### WHAT IS REQUIRED
Repeat the lines below exactly as written, please, from the line with "module foot_front_left() foot(-foot_x, -foot_y);" to the line with "zip(*points))), Vector(map(max, zip(*points)))", both lines included, and no others.

● ● ● ● ●

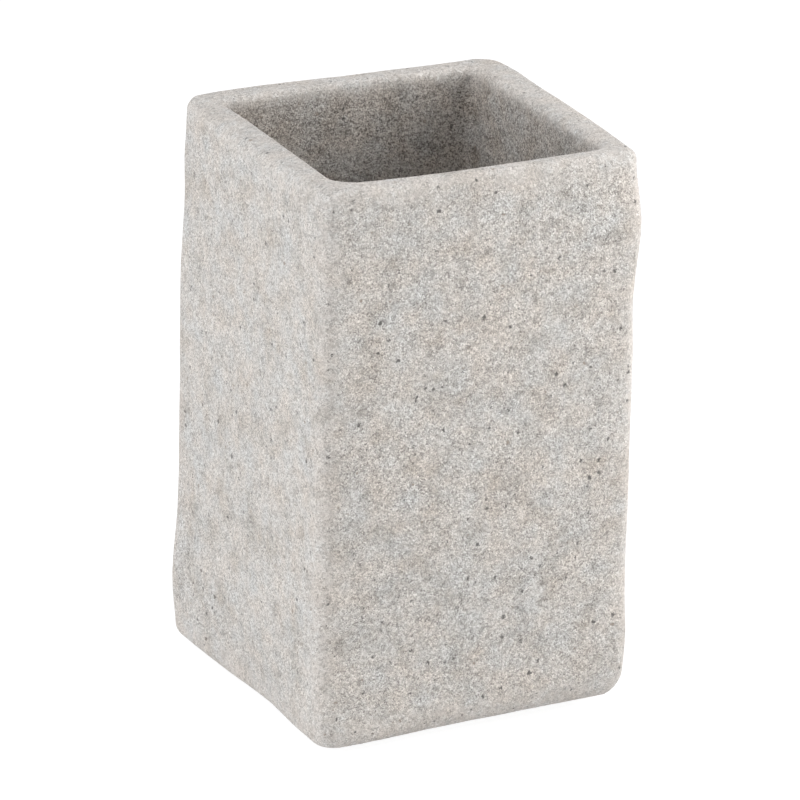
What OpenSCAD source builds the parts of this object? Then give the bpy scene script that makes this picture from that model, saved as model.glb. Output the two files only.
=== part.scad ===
// Square bathroom tumbler, cast in one piece from polyresin filled with fine quartz sand.
// Four stick-on bumper feet hold its base off the shelf. Millimetres, +Z up, the shelf at zero.

/* [Body] */
// Width across the plain left and right faces
body_w = 64.5; // [58:0.5:75]
// Depth across the plain front and back faces
body_d = 64.5; // [58:0.5:75]
// Height of the cast body without its feet
body_h = 108.4; // [80:0.2:140]
// Wall thickness at the rim
wall_t = 5.5; // [4.5:0.1:8]
// Thickness of the floor
floor_t = 8; // [5:0.5:14]
// How much the cavity narrows on each side from the rim to the floor, so that the core draws
draft_w = 1.2; // [0.4:0.1:3]

/* [Edges] */
// Radius of the upright corners outside
corner_r = 3; // [2:0.1:6]
// Radius of the upright corners inside
cavity_corner_r = 4; // [2.5:0.1:8]
// Radius of the rim's outer edge
rim_outer_r = 2; // [1:0.1:4]
// Radius of the rim's inner edge
rim_inner_r = 1.5; // [1:0.1:4]
// Radius of the foot edge round the base
base_r = 4.5; // [2:0.1:6]
// Radius where the cavity's walls meet its floor
floor_r = 5; // [2:0.1:9]

/* [Hand finish] */
// Rise of a full swell of the hand-dressed faces
swell_h = 1; // [0.2:0.1:1.6]

/* [Feet] */
// Diameter of a foot where it is stuck on
foot_w = 9.6; // [7:0.2:12]
// Diameter of a foot's sole
sole_w = 8.4; // [5:0.2:10]
// Height of a foot
foot_h = 1.2; // [0.8:0.1:2.5]
// Worn edge round a foot's sole
sole_edge_r = 0.3; // [0.1:0.05:0.5]
// Thickness of a foot's adhesive disc
adhesive_t = 0.2; // [0.1:0.05:0.5]
// How far the adhesive disc stops short of the foot's edge
adhesive_inset = 0.3; // [0.1:0.1:1]
// Distance from the body's plain faces to each foot's centre
foot_inset = 14; // [13:0.5:18]

/* [Hidden] */
$fn = 64;

base_z = foot_h + adhesive_t;
cavity_w = body_w - 2 * wall_t;
cavity_d = body_d - 2 * wall_t;
foot_x = body_w / 2 - foot_inset;
foot_y = body_d / 2 - foot_inset;

// A place round the body is counted in sides from the front left corner, counterclockwise
// from above: 0 to 1 is the front, then the right, back and left. A height is a share of body_h.
sides = 4;

// The part of a side's count that each of its two half corners takes
corner_share = 0.1;

// Each swell or hollow of the outside: its place round the body in sides, its height share,
// its reach along and up as shares of a side and of the height, and its rise in full swells
outside_swell_shares = [
    [3.00, 0.12, 0.30, 0.10, 1.1],   // the back left corner spreads at its foot
    [3.00, 0.83, 0.30, 0.09, -0.7],  // and is worn back near its top
    [3.00, 0.99, 0.15, 0.08, -1.3],
    [1.00, 0.00, 0.12, 0.05, -0.4],  // the front right corner waves from foot to rim
    [1.00, 0.12, 0.20, 0.06, 0.4],
    [1.00, 0.72, 0.20, 0.06, -0.4],
    [1.00, 0.86, 0.20, 0.05, 0.6],
    [1.00, 0.98, 0.20, 0.05, -0.9],
    [1.65, 1.00, 0.45, 0.25, 1.8],   // the right face leans out towards the back
    [1.85, 1.00, 0.14, 0.15, 0.9],   // and most of all beside the back right corner
    [2.70, 1.00, 0.25, 0.15, 0.6],   // the back face swells under the rim
    [0.15, 0.04, 0.20, 0.06, 1.0],   // the front face stands forward at its left foot
    [3.60, 0.02, 0.20, 0.06, -1.1],  // and a hollow runs along the left face's foot
    [3.93, 0.04, 0.10, 0.06, -0.7]];

// The same for the cavity, where a rise makes the wall thinner
cavity_swell_shares = [
    [0.40, 1.00, 0.35, 0.40, 1.2],   // the front wall thins in its middle
    [3.15, 1.00, 0.45, 0.40, -1.0]]; // the left wall thickens towards the back

// How round the base and the rim are at each corner, as shares of their radii
base_round_shares = [0.7, 1.35, 1.0, 0.65];
rim_round_shares = [1.0, 1.2, 1.0, 0.85];
// How round the cavity's upright corners are, as shares of their radius, and the least that
// an upright corner keeps where the skin draws in
cavity_corner_shares = [1.0, 0.8, 0.55, 0.8];
least_corner_share = 0.25;
// How fast each outside corner tightens as the base and the rim draw in; below zero it widens
tighten_shares = [-0.7, 0.9, 0.3, 0.3];

// The most of the local wall that each of the rim's two roundings may take
rim_limit_share = 0.46;

// Steps of the mesh: per corner, per side, up the walls and round each edge
corner_steps = 6;
side_steps = 8;
outside_steps = 20;
cavity_steps = 7;
edge_steps = 4;

function total(list, i = 0) = i < len(list) ? list[i] + total(list, i + 1) : 0;

// Distance round the body between two places, the short way
function apart(u, place) = min(abs(u - place), sides - abs(u - place));

// Outward rise of a face at place u and height share v: the sum of its swells and hollows,
// each of which falls away like a bell curve
function rise(u, v, shares) = swell_h * total([for (s = shares)
    s[4] * exp(-pow(apart(u, s[0]) / s[2], 2) - pow((v - s[1]) / s[3], 2))]);

// A value given at the four corners, blended smoothly round the body
function blend(u, corner_shares) = total([for (k = [0 : sides - 1])
    corner_shares[k] * pow(cos(90 * min(apart(u, k), 1)), 2)]);

// The point at place u of a rounded rectangle, pushed outwards
function plan_point(u, half_x, half_y, r, push) =
    let (side = floor(u), t = u - side,
        along = [cos(90 * side), sin(90 * side)],
        out = [sin(90 * side), -cos(90 * side)],
        half_along = side % 2 == 0 ? half_x : half_y,
        half_out = side % 2 == 0 ? half_y : half_x,
        turn = t < corner_share ? -45 * (1 - t / corner_share)
            : t > 1 - corner_share ? 45 * (t - 1 + corner_share) / corner_share : 0,
        run = min(1, max(-1, 2 * (t - corner_share) / (1 - 2 * corner_share) - 1)),
        facing = out * cos(turn) + along * sin(turn))
    along * run * (half_along - r) + out * (half_out - r) + facing * (r + push);

// A point of the outside, set in from the plain faces, and one of the cavity, set out from its walls
function outside_point(u, inset, z) =
    let (p = plan_point(u, body_w / 2 - inset, body_d / 2 - inset,
        max(corner_r - inset * blend(u, tighten_shares), least_corner_share * corner_r),
        rise(u, z / body_h, outside_swell_shares)))
    [p.x, p.y, base_z + z];
function cavity_point(u, outset, z) =
    let (drawn = outset - draft_w * (body_h - z) / (body_h - floor_t),
        p = plan_point(u, cavity_w / 2 + drawn, cavity_d / 2 + drawn,
            max(cavity_corner_r * blend(u, cavity_corner_shares) + drawn,
                least_corner_share * cavity_corner_r),
            rise(u, z / body_h, cavity_swell_shares)))
    [p.x, p.y, base_z + z];

// The edge radii at place u, each kept within the wall that carries it
function wall_at(u) = wall_t + rise(u, 1, outside_swell_shares) - rise(u, 1, cavity_swell_shares);
function base_r_at(u) = base_r * blend(u, base_round_shares);
function rim_outer_r_at(u) = min(rim_outer_r * blend(u, rim_round_shares), rim_limit_share * wall_at(u));
function rim_inner_r_at(u) = min(rim_inner_r, rim_limit_share * wall_at(u));

// Places round the body, closer together at the corners
places = [for (side = [0 : sides - 1]) each concat(
    [for (i = [0 : corner_steps / 2 - 1]) side + corner_share * i / (corner_steps / 2)],
    [for (i = [0 : side_steps]) side + corner_share + (1 - 2 * corner_share) * i / side_steps],
    [for (i = [1 : corner_steps / 2 - 1]) side + 1 - corner_share * (1 - i / (corner_steps / 2))])];
quarter = [for (i = [0 : edge_steps]) 90 * i / edge_steps];

// Rings of points from the base up the outside, over the rim and down to the cavity's floor
body_rings = concat(
    [for (a = quarter) [for (u = places) let (r = base_r_at(u))
        outside_point(u, r * (1 - sin(a)), r * (1 - cos(a)))]],
    [for (i = [1 : outside_steps - 1]) [for (u = places)
        let (low = base_r_at(u), high = body_h - rim_outer_r_at(u))
        outside_point(u, 0, low + (high - low) * i / outside_steps)]],
    [for (a = quarter) [for (u = places) let (r = rim_outer_r_at(u))
        outside_point(u, r * (1 - cos(a)), body_h - r * (1 - sin(a)))]],
    [for (a = quarter) [for (u = places) let (r = rim_inner_r_at(u))
        cavity_point(u, r * (1 - sin(a)), body_h - r * (1 - cos(a)))]],
    [for (i = [1 : cavity_steps - 1]) [for (u = places)
        let (high = body_h - rim_inner_r_at(u), low = floor_t + floor_r)
        cavity_point(u, 0, high + (low - high) * i / cavity_steps)]],
    [for (a = quarter) [for (u = places)
        cavity_point(u, -floor_r * (1 - cos(a)), floor_t + floor_r * (1 - sin(a)))]]);

// A closed skin over rings of equal length, capped flat at its first and last ring
module skin(rings) {
    n = len(rings[0]);
    last = len(rings) - 1;
    polyhedron(
        points = [for (ring = rings) each ring],
        faces = concat(
            [[for (j = [0 : n - 1]) j]],
            [for (i = [0 : last - 1], j = [0 : n - 1]) each
                let (a = i * n + j, b = i * n + (j + 1) % n)
                [[a, a + n, b + n], [a, b + n, b]]],
            [[for (j = [0 : n - 1]) last * n + n - 1 - j]]),
        convexity = 6);
}

module body() color("#cdc8c2") skin(body_rings);

// A bumper foot, narrower at its sole, with its worn edge
module foot(x, y) color("#dcdcd8") translate([x, y, 0]) rotate_extrude() polygon([
    [0, 0], [sole_w / 2 - sole_edge_r, 0], [sole_w / 2, sole_edge_r],
    [foot_w / 2, foot_h], [0, foot_h]]);

// The adhesive disc between a foot and the base
module adhesive(x, y) color("#e8e4d4") translate([x, y, foot_h])
    cylinder(h = adhesive_t, d = foot_w - 2 * adhesive_inset);

module foot_front_left() foot(-foot_x, -foot_y);
module foot_front_right() foot(foot_x, -foot_y);
module foot_back_right() foot(foot_x, foot_y);
module foot_back_left() foot(-foot_x, foot_y);
module adhesive_front_left() adhesive(-foot_x, -foot_y);
module adhesive_front_right() adhesive(foot_x, -foot_y);
module adhesive_back_right() adhesive(foot_x, foot_y);
module adhesive_back_left() adhesive(-foot_x, foot_y);

body();
foot_front_left();
foot_front_right();
foot_back_right();
foot_back_left();
adhesive_front_left();
adhesive_front_right();
adhesive_back_right();
adhesive_back_left();
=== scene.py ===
"""A square bathroom tumbler cast from sand-filled resin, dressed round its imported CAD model."""

import math

import bpy
import numpy as np
from mathutils import Matrix, Vector


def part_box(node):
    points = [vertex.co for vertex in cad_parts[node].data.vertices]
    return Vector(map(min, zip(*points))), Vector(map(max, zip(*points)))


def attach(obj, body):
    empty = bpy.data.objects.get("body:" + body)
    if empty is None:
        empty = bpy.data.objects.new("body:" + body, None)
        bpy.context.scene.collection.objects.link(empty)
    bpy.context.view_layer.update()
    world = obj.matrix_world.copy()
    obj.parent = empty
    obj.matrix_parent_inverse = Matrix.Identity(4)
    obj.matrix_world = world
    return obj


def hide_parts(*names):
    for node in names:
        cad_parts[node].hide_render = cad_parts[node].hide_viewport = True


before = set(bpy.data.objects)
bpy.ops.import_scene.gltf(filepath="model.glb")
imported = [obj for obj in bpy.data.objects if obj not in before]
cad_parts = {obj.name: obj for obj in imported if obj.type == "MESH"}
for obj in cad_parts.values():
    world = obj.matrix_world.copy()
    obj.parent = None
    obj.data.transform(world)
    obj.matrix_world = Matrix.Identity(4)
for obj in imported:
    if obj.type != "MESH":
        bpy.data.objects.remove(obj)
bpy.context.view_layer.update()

# The cast body
# One casting of clear polyester resin packed with fine quartz sand, poured round a tapered core
# in a soft mould. Its faces, rim and base edge were dressed by hand, so they wave a little.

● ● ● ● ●

### RESPONSE TO THIS EXERCISE
module foot_front_left() foot(-foot_x, -foot_y);
module foot_front_right() foot(foot_x, -foot_y);
module foot_back_right() foot(foot_x, foot_y);
module foot_back_left() foot(-foot_x, foot_y);
module adhesive_front_left() adhesive(-foot_x, -foot_y);
module adhesive_front_right() adhesive(foot_x, -foot_y);
module adhesive_back_right() adhesive(foot_x, foot_y);
module adhesive_back_left() adhesive(-foot_x, foot_y);

body();
foot_front_left();
foot_front_right();
foot_back_right();
foot_back_left();
adhesive_front_left();
adhesive_front_right();
adhesive_back_right();
adhesive_back_left();
=== scene.py ===
"""A square bathroom tumbler cast from sand-filled resin, dressed round its imported CAD model."""

import math

import bpy
import numpy as np
from mathutils import Matrix, Vector


def part_box(node):
    points = [vertex.co for vertex in cad_parts[node].data.vertices]
    return Vector(map(min, zip(*points))), Vector(map(max, zip(*points)))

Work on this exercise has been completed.